Volpe is niet zo openhartig over het feit dat hij wel degelijk artistieke beslissingen nam. Een berucht voorbeeld betreft het besluit van James Levine om Gounods Faust in een nieuwe productie in 2005 op te nemen in het programma. Daar Levine ook niet overloopt van belangstelling voor dramaturgie, liet hij het aan Volpe over om het regieteam uit te zoeken. Volpe koos als regisseur Andrej Serban – ook in Nederland niet onbekend en als jonge kunstenaar dertig jaar eerder de succesvolle leider van het Off-Broadway La Mamma – en als ontwerper Santo LoQuasto, die wel opera had gedaan maar toch voornamelijk bekend was van Broadway-musicals.

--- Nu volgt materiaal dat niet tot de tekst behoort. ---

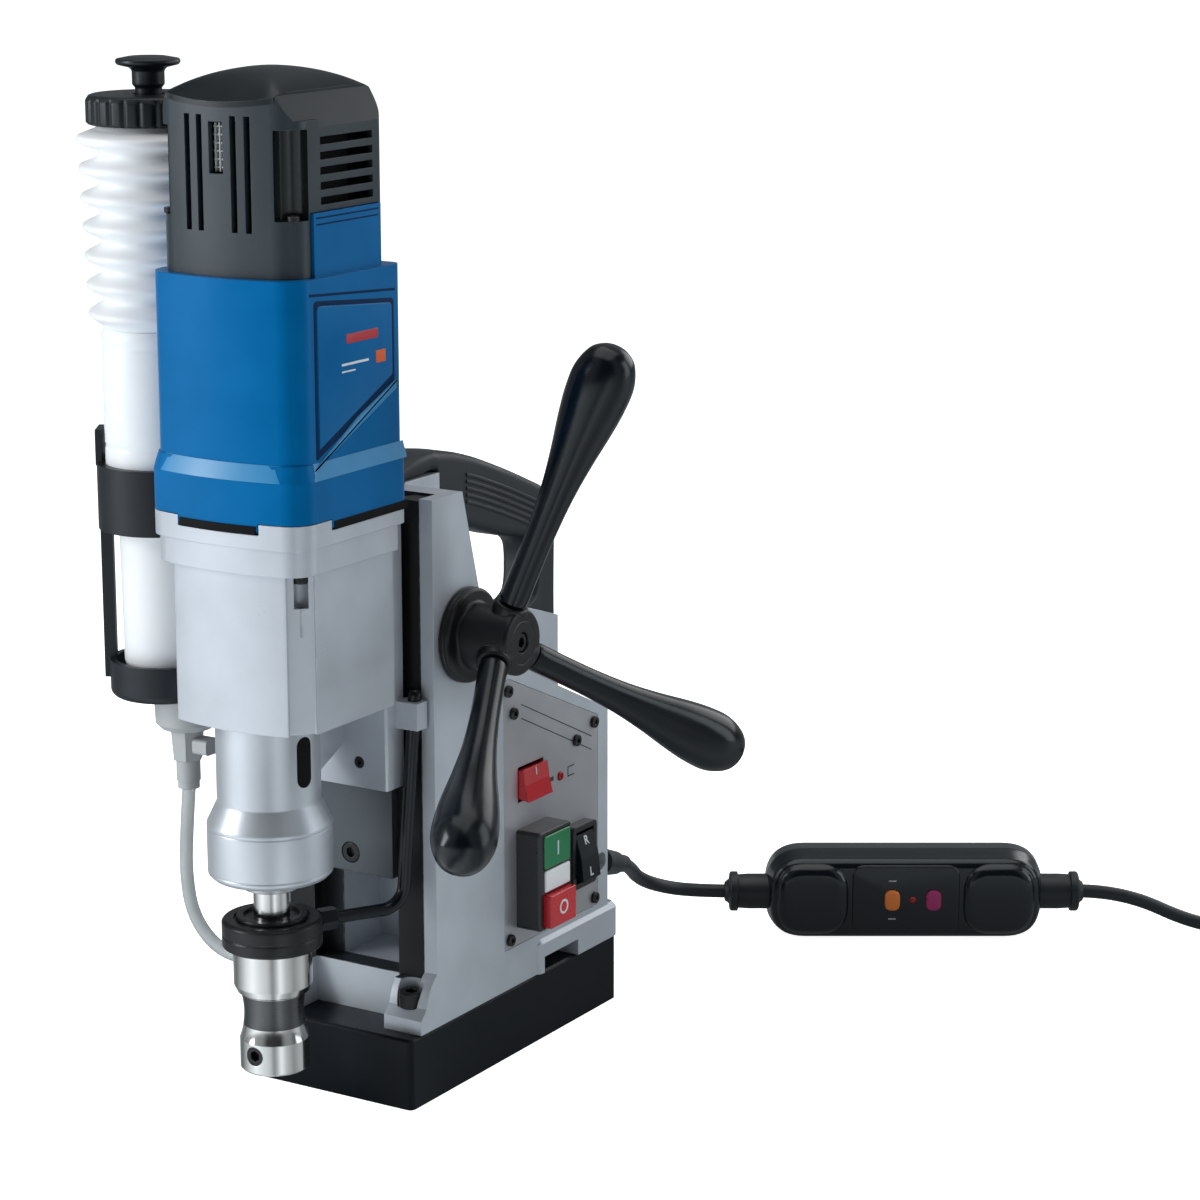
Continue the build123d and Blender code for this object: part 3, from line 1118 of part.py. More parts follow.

De zaak liep uit op een fiasco.

Het boek verraadt de ijdelheid van de opgeklommen timmerman, maar ik kan hem dat vergeven. Volpe heeft eigenhandig, eigenwijs en door alle deuren heen drammend het instituut Met 43 jaar gediend, waarvan zestien jaar als de hoogste baas. Als je je hele leven werkt met kunstenaars die ijdel opstaan en ijdel naar bed gaan, mag iets van die ijdelheid wel overslaan. En hoe eerlijk zijn diegenen die hun autobiografie schrijven over hun minder geslaagde activiteiten en beslissingen? Volpe was in essentie een conservatieve manager die niet bang was om verregaande beslissingen te nemen en een goed schandaal niet schuwde – Karita Mattila die in haar Salomé geheel uit de kleren ging (in Amerika nog steeds een waagstuk) – maar die verder weinig heeft gedaan om de Met ook op het toneel toonaangevend te laten zijn. Peter Gelb, zijn opvolger, moet daar drastisch verandering in aanbrengen.